Suspenseful dystopian novel about American future where corporations have taken over and limited freedom for everyone's safety. The ending left me gasping for the sequel with a powerful woman taking on the powers that be.
Honestly, The Seclusion was an intense ride of a book. From the first few pages, I was hooked on the story, and the clearly delineated dystopian world that Patch finds herself in once the blinders come off. The creepy board members can’t be emphasized enough. The ability of the author to offer tension exactly when the story needs it is masterful. Clearly there’s a lot to love about this book.
While I was reading the ARC of the book, I did notice a few errors that I hope they corrected before publication and took me out of the story sometimes.
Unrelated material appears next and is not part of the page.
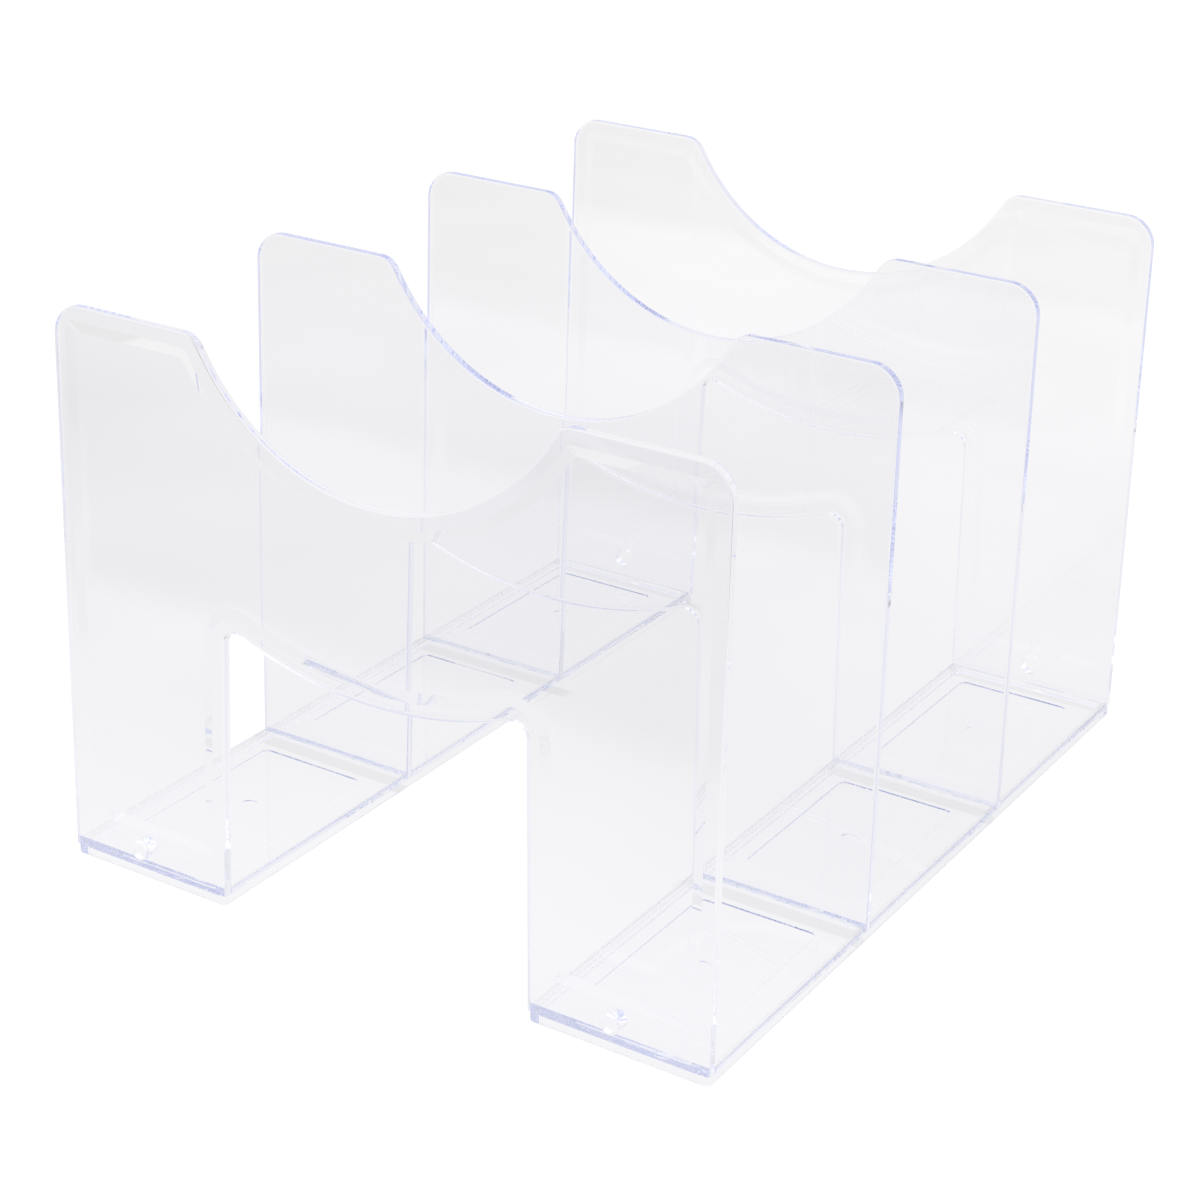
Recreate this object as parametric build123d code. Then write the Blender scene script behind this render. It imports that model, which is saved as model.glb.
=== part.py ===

I also thought it was unbelievable that even though Patch has never seen anyone of 80 or more, she refers to a few people she meets of being in their 80s before speaking to them, which makes no sense. These items took me out of the story. I also think it’s odd that the copyright page doesn’t acknowledge that there are quotes from several books, including A Tale of Two Cities and Les Misérables.
I wonder if there will be a sequel because even though it could be a standalone, I would love to read more.
Publisher’s Description: In the year 2090, America has walled itself off from the rest of the world. When her father is arrested by the totalitarian Board, a young woman sets out to escape the only country she’s ever known. While on a routine assignment scouting the country’s dwindling natural resources, Patricia “Patch” and her coworker and best friend Rexx discover a cache of dangerous contraband—printed books from before the Seclusion. These texts spark an unquenchable thirst for the truth that sees Patch’s father arrested by the totalitarian Board, which runs the entire country. Evading their own arrest, Patch and Rexx set out across a ruined future United States, seeking some way to escape the only home they’ve ever known. Along the way, they learn about how their country came to be this way, but their newfound knowledge may lead to their own demise.